Stepping Out of Line in the Midst of an International Health Pandemic

The whole world is engaged right now with COVID-19, also known as “Novel Coronavirus.”  Here in America, lots of us are under shelter-in-place or stay-at-home orders, meaning that we’ve collectively been asked to live our lives much differently, well outside of our normal routines.  Our kids are engaged in e-learning at home, and many of us are working from home rather than going into our offices.  And lots of people who can’t work from home are home, wondering where their income is going to come from for the next who-knows-how-long.  The air is thick with uncertainty, anxiety, and unknowns.  The dukkha is palpable and plentiful.

And in the midst of this, I keep coming back to Alex Borstein’s speech at the 2019 Emmy awards where she invited us, especially women, to step out of line:

Ibid, I don’t know.  Uh, wow. I know a lot of people were upset last year because I wasn’t wearing a bra, so I want to apologize because tonight I’m not wearing any underwear… So you’re going to want to just throw that chair out or clean it pretty good… It looks pretty on TV, but it’s like a hot Bikram yoga class in here.  Lot of nervous women.  I want to dedicate this to the strength of a woman.  To Amy Sherman Palladino.  To every woman on the Maisel cast and crew.  To my mother, where are you, [INAUDIBLE]?  To my grandmother, [INAUDIBLE].  They are immigrants.  They are Holocaust survivors.  My grandmother turned to a guard.  She was in line to be shot into a pit, and she said, “What happens if I step out of line?”.  And he said, “I don’t have the heart to shoot you, but somebody will.”  And she stepped out of line.  And for that I am here, and for that, my children are here, so step out of line, ladies.  Step out of line.

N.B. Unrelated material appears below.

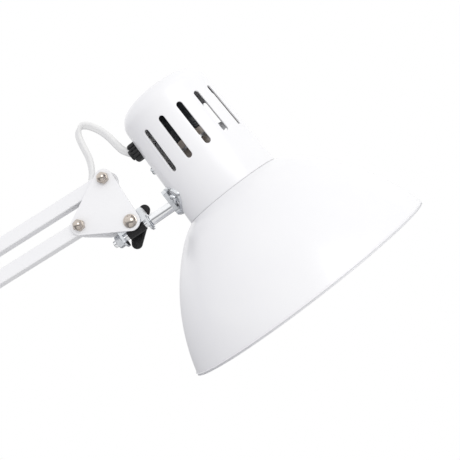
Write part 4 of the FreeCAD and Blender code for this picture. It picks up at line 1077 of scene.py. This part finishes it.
# ---------------------------------------------------------------- fasteners
@dataclass
class Fasteners:
    """Pivot hardware, each on its own local +Z axis, sizes in millimetres."""

    flats: float = 7.0
    bolt: float = 2.0
    plate: float = 6.5
    nut_turn: float = 15.0
    bolt_tip: float = -16.2

    def front(self, place: Vector) -> Matrix:
        """Frame on the front plate's face, local +Z outwards, turned as the nuts are."""
        turn = Matrix.Rotation(math.radians(self.nut_turn), 4, "Z")
        return turned_y(place + Vector((0, -self.plate * MM, 0))) @ turn

    def back(self, place: Vector) -> Matrix:
        """Frame on the rear plate's face, local +Z outwards."""
        face = Matrix.Translation(place + Vector((0, self.plate * MM, 0)))
        return face @ Matrix.Rotation(-math.pi / 2, 4, "X")

    def acorn(self) -> Array:
        """Hexagon with eased corners, a shoulder, and a polished dome."""
        side = eased([(0, 0, 0), (4.1, 0, 0.3), (4.1, 2.5, 0.35), (3.45, 3.05, 0.15), (3.2, 3.05, 0)])
        dome = arc((0, 2.85), 3.2, 5, 90, 16)
        return hexagon_turn(np.concatenate([side, dome]) * MM, self.flats * MM)

    def bolt_body(self, tip: float) -> Array:
        """Shank from its tip up to a chamfered hexagon head that stands on z = 0.

        Args:
            tip: height of the shank's tip.

        Returns:
            A grid of points in metres.
        """
        side = eased([(0, tip, 0), (self.bolt, tip, 0.2), (self.bolt, 0, 0.05), (4.1, 0, 0.3),
                      (4.1, 2.2, 0.35), (3.3, 2.8, 0.2), (0, 2.8, 0)])
        return hexagon_turn(side * MM, self.flats * MM)

    def washer(self, inner: float, outer: float, thick: float) -> Array:
        """Ring with eased edges.

        Args:
            inner: radius of its hole.
            outer: its outer radius.
            thick: its thickness.

        Returns:
            A grid of points in metres.
        """
        ease = min(thick, outer - inner) * 0.3
        side = eased([((inner + outer) / 2, 0, 0), (outer, 0, ease), (outer, thick, ease),
                      (inner, thick, ease), (inner, 0, ease), ((inner + outer) / 2, 0, 0)])
        return lathe(side[:-1] * MM, 64)

    def post(self) -> Array:
        """Cross post for the springs, with a headed end beyond each groove.

        Returns:
            A grid of points in metres.
        """
        side = eased([(0, -15.5, 0), (3.0, -15.5, 0.5), (3.0, -13.5, 0.4), (2.0, -13.3, 0.2),
                      (2.0, 13.3, 0.2), (3.0, 13.5, 0.4), (3.0, 15.5, 0.5), (0, 15.5, 0)])
        return lathe(side * MM, 48)

    def acorns(self, shop: Shop, name: str, body: str, node: str, places: list[Vector]) -> None:
        """Acorn nuts on the front of a pair of plates.

        Args:
            shop: dresses them.
            name: the piece's name.
            body: the body they ride on.
            node: the CAD node they stand for.
            places: their pivots.
        """
        nuts = Shell(name)
        for place in places:
            nuts.add(self.acorn(), place=self.front(place))
        shop.finish(nuts.done(), Stock.NICKEL, body, node)

    def bolts(self, name: str, places: list[Vector]) -> Shell:
        """Pivot bolts from behind.

        Args:
            name: the piece's name.
            places: their pivots.

        Returns:
            The bolts, not yet welded.
        """
        shell = Shell(name)
        for place in places:
            shell.add(self.bolt_body(self.bolt_tip), place=self.back(place))
        return shell

    def bolts_and_post(self, shop: Shop, name: str, body: str, node: str, places: list[Vector],
                       post: Vector) -> None:
        """Pivot bolts with the springs' cross post, which shares their node.

        Args:
            shop: dresses them.
            name: the piece's name.
            body: the body they ride on.
            node: the CAD node they stand for.
            places: the bolts' pivots.
            post: the post's middle.
        """
        shell = self.bolts(name, places).add(self.post(), place=turned_y(post))
        shop.finish(shell.done(), Stock.ZINC, body, node)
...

I’ve been thinking about that speech since Alex first gave it in September 2019.  It struck me as a succinct invitation to consider how I spend my time and navigate in the world.  And as I am in the midst of working on a masters degree in mindfulness studies, it was an invitation to step back and notice how I have gone about my days, months, and years on autopilot.  What if I took Alex up on her invitation in a radical way?  What if I paused and stepped out of line with regard to all aspects of my life?

I have been engaged in this practice for several months now, discussing it with friends and encouraging them to join me, if it felt like something that would be nourishing for them.  I even had a bracelet made so that I can look down and have the reminder of this intentional practice—to step out of line.

Handcrafted by Clever Bird Boutique

This morning I was on a Zoom call with a circle from the Holding Space learning community that I am in, facilitated by Heather Plett and her fantastic teaching team.  It was a smaller circle than usual because we are in between modules, so this was a chance for us to gather together for ninety minutes without a specific agenda.  What struck me first is that I was sitting in a group that included Americans and Canadians, and we were all articulating similar feelings.  This virus is affecting us on a human level, and it pays no mind to national borders.  I also was struck by how much collective anxiety was expressed around knowing what to do in this space that feels a lot less structured than “normal.”  Questions arose*, such as:

  • How do I know I’m doing it right?
  • Where should I turn for guidance navigating this time?
  • Where do I put my trust—in God, in others, in myself?
  • My normal anxieties are all on overdrive, and now I’ve got an additional stressor of fear of missing out because there are so many offerings to support me during this time that I’m overwhelmed.
  • I’m suddenly working from home, schooling my child(ren), and I’m supposed to have all this time to clean closets or complete projects?  I don’t feel like I have any time.  What are people going to think when I haven’t “done” anything when we get to the other side of this?

We were ALL feeling these feelings in some form or another.  And as I’ve reflected for the rest of the day on that beautiful group of people sharing dialogue around these feelings, I’ve realized that NOW is the perfect opportunity for all of us to consider the invitation to STEP OUT OF LINE.  Could some of these feelings be driven by our conditioning that taught us we need to rely on an expert to guide our decisions on how we spend our time?  Could some of it be connected to our Western upbringing of productivity and the cult of busyness?  Maybe we’re scared that we’ll feel shame when we don’t live up to some unknown expectation when this is all over?  The answer is probably “yes.”

I’m going to spend this time in our collective liminal space considering how I can gently practice with all of these feelings by stepping out of line to pause and reflect about what is coming up for me in these moments.  I’m going to sit with these feelings and turn inward to reflect.  And then I’m going to emerge, confident that I remained still and silent long enough to hear the whisper of the Holy Spirit, who I know speaks to me through my heart and mind.  If you’d like to join me, I’ll be here to companion you on your journey.

*Circle participants have an agreement that what is said in circle remains between participants. I have paraphrased the feelings and questions that arose and have shared them in this reflection in an effort to illustrate how much more similar than dissimilar we all are. I have tried to do that in a way that is respectful of the agreement we have as a circle.